Given material ->
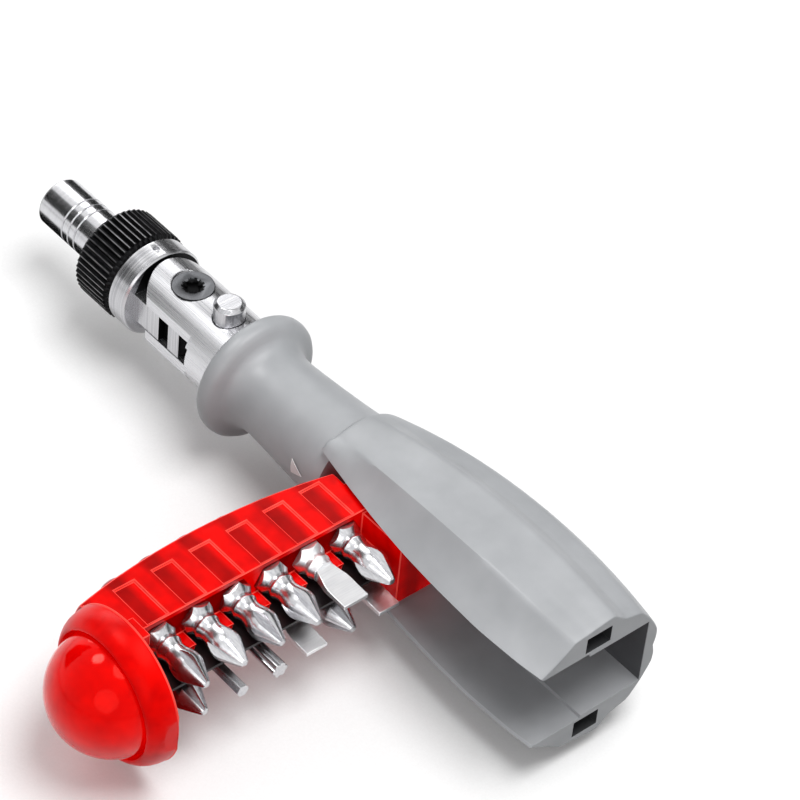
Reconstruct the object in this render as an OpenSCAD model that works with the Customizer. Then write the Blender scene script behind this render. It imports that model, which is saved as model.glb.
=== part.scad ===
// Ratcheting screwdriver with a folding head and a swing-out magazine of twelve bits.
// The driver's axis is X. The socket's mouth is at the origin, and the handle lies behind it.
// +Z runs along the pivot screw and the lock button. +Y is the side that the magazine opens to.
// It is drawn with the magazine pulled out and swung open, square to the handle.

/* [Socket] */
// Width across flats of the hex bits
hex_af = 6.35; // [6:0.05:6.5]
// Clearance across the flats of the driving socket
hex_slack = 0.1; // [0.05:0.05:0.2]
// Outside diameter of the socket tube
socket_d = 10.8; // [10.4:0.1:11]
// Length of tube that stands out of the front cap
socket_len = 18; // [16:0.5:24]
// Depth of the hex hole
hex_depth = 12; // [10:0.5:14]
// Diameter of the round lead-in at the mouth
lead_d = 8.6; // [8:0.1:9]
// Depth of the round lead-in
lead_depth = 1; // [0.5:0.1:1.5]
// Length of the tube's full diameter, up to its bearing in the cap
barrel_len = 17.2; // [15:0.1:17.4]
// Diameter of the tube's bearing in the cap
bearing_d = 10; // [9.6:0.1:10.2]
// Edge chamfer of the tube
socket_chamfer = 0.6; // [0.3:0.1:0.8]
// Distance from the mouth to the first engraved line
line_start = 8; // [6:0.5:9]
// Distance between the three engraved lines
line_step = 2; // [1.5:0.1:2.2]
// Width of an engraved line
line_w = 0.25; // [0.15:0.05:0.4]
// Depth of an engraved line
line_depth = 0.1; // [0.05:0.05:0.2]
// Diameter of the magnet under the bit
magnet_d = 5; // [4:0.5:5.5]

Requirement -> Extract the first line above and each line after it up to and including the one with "to the handle.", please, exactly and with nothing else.

Final result ->
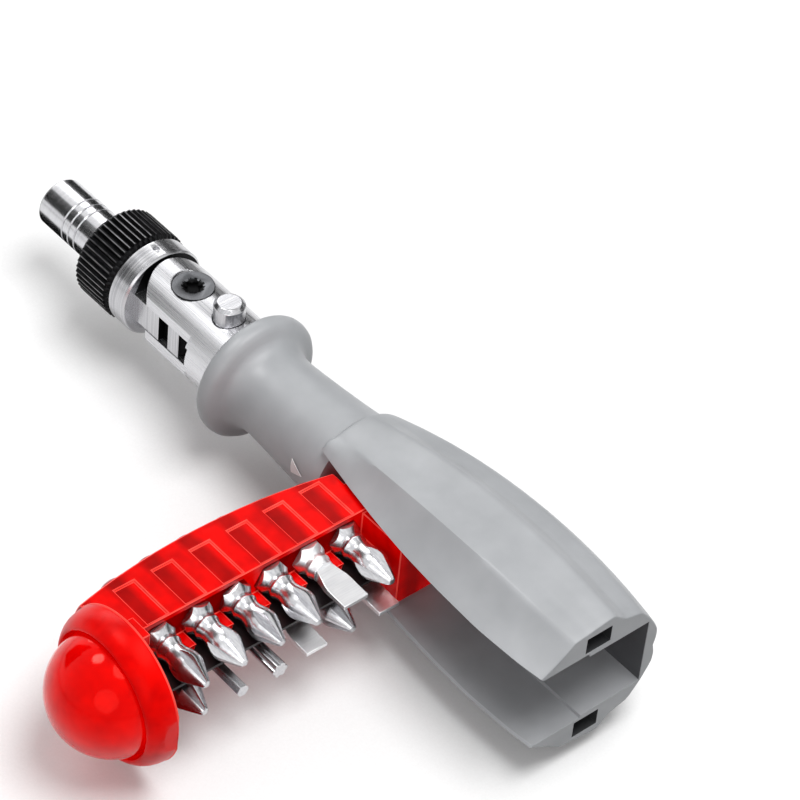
Reconstruct the object in this render as an OpenSCAD model that works with the Customizer. Then write the Blender scene script behind this render. It imports that model, which is saved as model.glb.
=== part.scad ===
// Ratcheting screwdriver with a folding head and a swing-out magazine of twelve bits.
// The driver's axis is X. The socket's mouth is at the origin, and the handle lies behind it.
// +Z runs along the pivot screw and the lock button. +Y is the side that the magazine opens to.
// It is drawn with the magazine pulled out and swung open, square to the handle.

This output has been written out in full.